Tatouages et non-violence: la culture chicano à la mode thaïlandaise
Vendeurs ou employés de bureau le jour, ils dévalent la nuit les rues de Bangkok en Harley-Davidson et exhibent leurs corps couverts de tatouages: la culture chicano séduit des "gangs" thaïlandais qui jouent les gros bras... tout en prônant la non-violence.
Jeans et t-shirt amples, bandana, tatouage de la Vierge Marie sur le ventre, Al Pacino sur l'avant-bras. Chalakorn Arttanasiri, dit Leng, a tout d'un gangster chicano.
Après avoir grandi dans un bidonville et être tombé pour trafic de drogue, il s'est assagi et a monté une bande de quelques dizaines d'adeptes.
Chaque semaine, ils se réunissent près d'un marché de nuit au nord de la capitale thaïlandaise et s'exhibent sur leurs Harley-Davidson ou au volant de leur "lowrider", ces vieilles voitures customisées conduites à ras de terre.
"En temps normal, on s'habille comme tout le monde, mais pour les rassemblements, on sort notre panoplie pour avoir l'air +rock+ et tous se ressembler", sourit Leng.

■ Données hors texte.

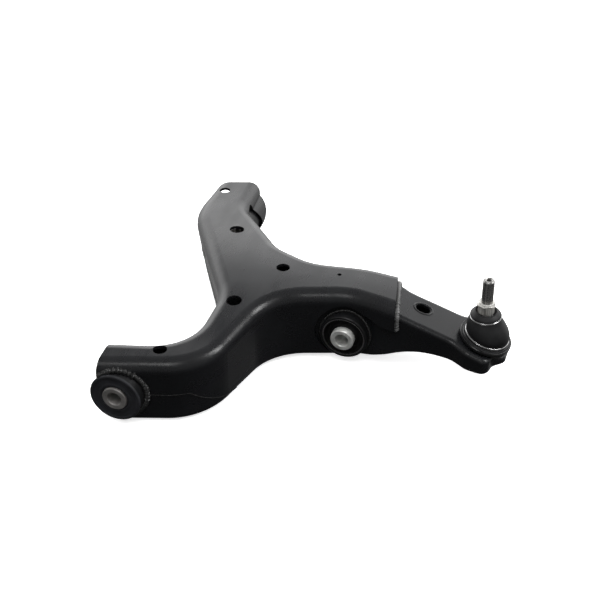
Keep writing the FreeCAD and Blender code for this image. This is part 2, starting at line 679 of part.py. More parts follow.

La bande se retrouve pleinement dans le mode de vie chicano, mouvement né dans les années 1950 parmi les Américains d'origine mexicaine à Los Angeles, à des milliers de kilomètres de Bangkok.
Mais elle condamne la violence associée aux vrais gangs d'Amérique centrale ou des Etats-Unis.
"Nous ne pouvons aller nous battre avec d'autres gangs pour prouver notre supériorité. Nous vivons en paix parce que nous sommes dans un pays bouddhiste", relève le quadragénaire, à la tête d'une petite entreprise d'importation de vêtements chicanos.
"Nous sommes des citoyens respectueux des lois, nous aimons juste la sous-culture chicano", affirme un autre membre de la bande, Pongtep Singto. "Tout le monde a un travail honnête. Certains ont des tatouages partout sur le corps, mais ce sont tous de bonnes gens", assure-t-il.
En guise de rite initiatique, le novice doit tout de même recevoir pendant 13 secondes une volée de droites et de coups de pieds. "Juste un moyen de tester sa volonté", assure Leng.
Pour être accepté, il faut aussi être indépendant financièrement.
"Si on a pas de travail et qu'on vit encore avec l'argent de ses parents, cela signifie que l'on n'est pas assez mûr pour rejoindre le groupe", explique un des membres, Chaiya Nob.
"Notre style vestimentaire n'est peut-être pas approprié, mais nous sommes tous des citoyens respectables".
Cette culture prospère aussi beaucoup au Japon, avec des centaines d’adeptes à travers le pays.
MoNa, alias Sad Girl, l'une des rappeuses de style chicana les plus populaires de l'archipel, est connue dans le monde entier.